THE PROBLEM: Copy each line that has the string "with" somewhere in it.

··· PROVIDED DATA

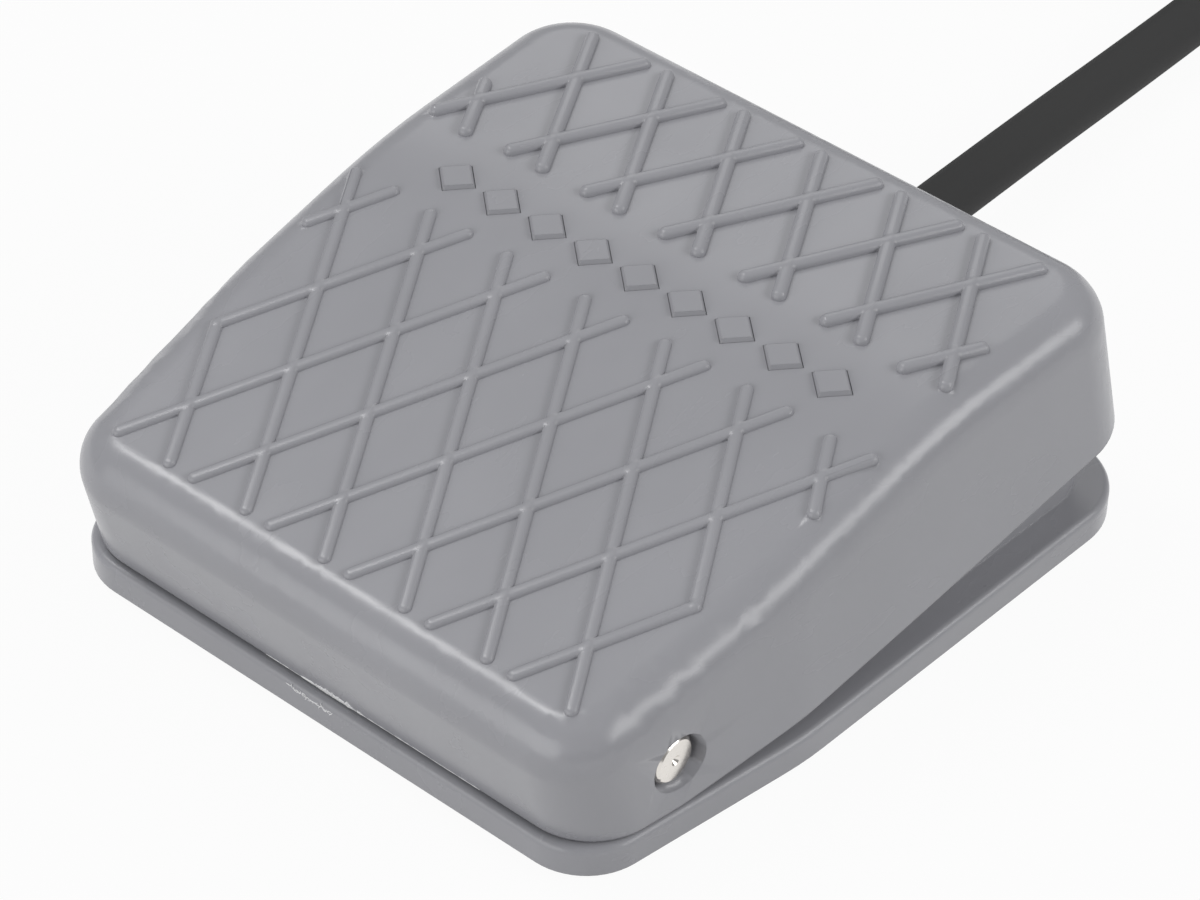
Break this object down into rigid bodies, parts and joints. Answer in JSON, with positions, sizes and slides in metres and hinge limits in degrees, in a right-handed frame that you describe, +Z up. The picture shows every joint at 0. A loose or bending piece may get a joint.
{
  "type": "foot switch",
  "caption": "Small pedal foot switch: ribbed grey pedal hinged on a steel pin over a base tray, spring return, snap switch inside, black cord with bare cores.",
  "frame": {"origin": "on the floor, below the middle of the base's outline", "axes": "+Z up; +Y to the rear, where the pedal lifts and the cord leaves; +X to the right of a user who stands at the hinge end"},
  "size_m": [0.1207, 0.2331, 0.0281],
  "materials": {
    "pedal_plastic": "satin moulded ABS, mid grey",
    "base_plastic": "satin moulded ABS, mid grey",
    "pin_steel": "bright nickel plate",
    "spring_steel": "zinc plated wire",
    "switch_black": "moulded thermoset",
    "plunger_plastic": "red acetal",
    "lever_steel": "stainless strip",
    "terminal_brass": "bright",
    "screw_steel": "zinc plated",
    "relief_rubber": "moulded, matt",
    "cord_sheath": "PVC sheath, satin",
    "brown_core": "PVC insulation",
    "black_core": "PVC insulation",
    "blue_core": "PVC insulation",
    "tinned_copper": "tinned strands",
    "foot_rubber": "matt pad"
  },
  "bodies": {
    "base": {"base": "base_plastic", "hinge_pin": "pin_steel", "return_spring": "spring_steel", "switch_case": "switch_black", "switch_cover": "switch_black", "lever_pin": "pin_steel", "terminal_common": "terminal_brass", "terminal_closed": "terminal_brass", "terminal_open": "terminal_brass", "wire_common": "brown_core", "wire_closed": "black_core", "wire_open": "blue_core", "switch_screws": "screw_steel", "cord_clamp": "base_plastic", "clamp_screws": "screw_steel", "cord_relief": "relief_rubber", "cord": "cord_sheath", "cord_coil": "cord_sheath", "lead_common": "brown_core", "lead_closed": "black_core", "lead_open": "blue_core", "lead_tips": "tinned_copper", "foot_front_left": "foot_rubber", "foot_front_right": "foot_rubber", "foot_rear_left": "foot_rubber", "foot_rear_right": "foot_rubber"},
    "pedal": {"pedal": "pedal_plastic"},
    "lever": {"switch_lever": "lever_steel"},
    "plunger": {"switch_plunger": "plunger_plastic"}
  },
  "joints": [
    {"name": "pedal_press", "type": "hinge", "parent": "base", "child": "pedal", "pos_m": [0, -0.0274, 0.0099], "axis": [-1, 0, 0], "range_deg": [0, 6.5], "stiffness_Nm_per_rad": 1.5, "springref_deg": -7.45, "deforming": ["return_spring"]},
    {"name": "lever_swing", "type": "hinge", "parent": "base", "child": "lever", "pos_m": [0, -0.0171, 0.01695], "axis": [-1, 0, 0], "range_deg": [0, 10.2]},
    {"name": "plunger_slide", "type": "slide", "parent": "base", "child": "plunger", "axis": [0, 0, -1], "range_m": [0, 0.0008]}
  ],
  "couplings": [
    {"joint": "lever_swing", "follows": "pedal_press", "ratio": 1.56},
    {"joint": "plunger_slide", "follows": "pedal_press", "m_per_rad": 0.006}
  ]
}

······
··· PROVIDED DATA

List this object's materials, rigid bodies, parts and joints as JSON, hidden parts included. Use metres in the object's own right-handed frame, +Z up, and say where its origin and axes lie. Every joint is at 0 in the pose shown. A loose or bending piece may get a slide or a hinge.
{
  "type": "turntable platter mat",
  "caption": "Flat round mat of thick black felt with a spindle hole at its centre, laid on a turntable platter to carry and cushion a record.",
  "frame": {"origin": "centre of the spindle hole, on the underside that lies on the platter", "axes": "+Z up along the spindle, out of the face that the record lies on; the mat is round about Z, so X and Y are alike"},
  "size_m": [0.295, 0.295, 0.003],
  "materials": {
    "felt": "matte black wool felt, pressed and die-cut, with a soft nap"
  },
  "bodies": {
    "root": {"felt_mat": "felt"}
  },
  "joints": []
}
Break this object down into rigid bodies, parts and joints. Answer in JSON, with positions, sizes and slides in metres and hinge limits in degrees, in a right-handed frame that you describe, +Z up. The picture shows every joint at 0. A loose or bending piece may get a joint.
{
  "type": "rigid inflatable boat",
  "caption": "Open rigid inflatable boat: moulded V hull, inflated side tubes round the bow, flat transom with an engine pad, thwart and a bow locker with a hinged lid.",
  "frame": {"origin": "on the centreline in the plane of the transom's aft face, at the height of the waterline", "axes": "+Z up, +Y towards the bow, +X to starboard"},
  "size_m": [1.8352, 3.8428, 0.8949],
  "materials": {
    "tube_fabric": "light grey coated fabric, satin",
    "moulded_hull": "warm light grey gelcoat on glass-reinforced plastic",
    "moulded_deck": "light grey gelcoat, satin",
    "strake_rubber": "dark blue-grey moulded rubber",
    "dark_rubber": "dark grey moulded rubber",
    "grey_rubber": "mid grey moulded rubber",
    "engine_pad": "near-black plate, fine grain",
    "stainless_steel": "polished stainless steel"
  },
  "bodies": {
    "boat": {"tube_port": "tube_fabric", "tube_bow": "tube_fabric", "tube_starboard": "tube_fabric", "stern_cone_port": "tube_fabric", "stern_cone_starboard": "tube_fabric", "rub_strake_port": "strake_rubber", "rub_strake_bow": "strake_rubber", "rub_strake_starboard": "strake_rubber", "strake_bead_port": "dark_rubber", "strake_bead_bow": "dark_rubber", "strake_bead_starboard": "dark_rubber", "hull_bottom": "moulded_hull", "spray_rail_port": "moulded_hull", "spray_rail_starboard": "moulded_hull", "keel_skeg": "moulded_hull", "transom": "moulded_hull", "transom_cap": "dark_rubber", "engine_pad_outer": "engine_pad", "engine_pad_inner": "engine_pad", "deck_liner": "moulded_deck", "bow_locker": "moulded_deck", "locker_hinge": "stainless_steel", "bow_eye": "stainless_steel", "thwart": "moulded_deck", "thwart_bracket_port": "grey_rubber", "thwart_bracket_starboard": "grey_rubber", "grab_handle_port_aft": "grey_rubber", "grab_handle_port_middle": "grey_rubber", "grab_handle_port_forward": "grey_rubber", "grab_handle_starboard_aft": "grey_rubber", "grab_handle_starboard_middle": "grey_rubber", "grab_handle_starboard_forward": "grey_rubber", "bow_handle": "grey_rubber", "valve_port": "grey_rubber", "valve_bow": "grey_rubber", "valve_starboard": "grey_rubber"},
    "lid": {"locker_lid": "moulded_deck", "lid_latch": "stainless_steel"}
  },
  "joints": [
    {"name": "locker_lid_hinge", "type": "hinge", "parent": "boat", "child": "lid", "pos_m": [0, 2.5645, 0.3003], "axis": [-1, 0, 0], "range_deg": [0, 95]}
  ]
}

······

SOLUTION:
Break this object down into rigid bodies, parts and joints. Answer in JSON, with positions, sizes and slides in metres and hinge limits in degrees, in a right-handed frame that you describe, +Z up. The picture shows every joint at 0. A loose or bending piece may get a joint.
  "caption": "Small pedal foot switch: ribbed grey pedal hinged on a steel pin over a base tray, spring return, snap switch inside, black cord with bare cores.",
  "caption": "Flat round mat of thick black felt with a spindle hole at its centre, laid on a turntable platter to carry and cushion a record.",
    "felt": "matte black wool felt, pressed and die-cut, with a soft nap"
Break this object down into rigid bodies, parts and joints. Answer in JSON, with positions, sizes and slides in metres and hinge limits in degrees, in a right-handed frame that you describe, +Z up. The picture shows every joint at 0. A loose or bending piece may get a joint.
  "caption": "Open rigid inflatable boat: moulded V hull, inflated side tubes round the bow, flat transom with an engine pad, thwart and a bow locker with a hinged lid.",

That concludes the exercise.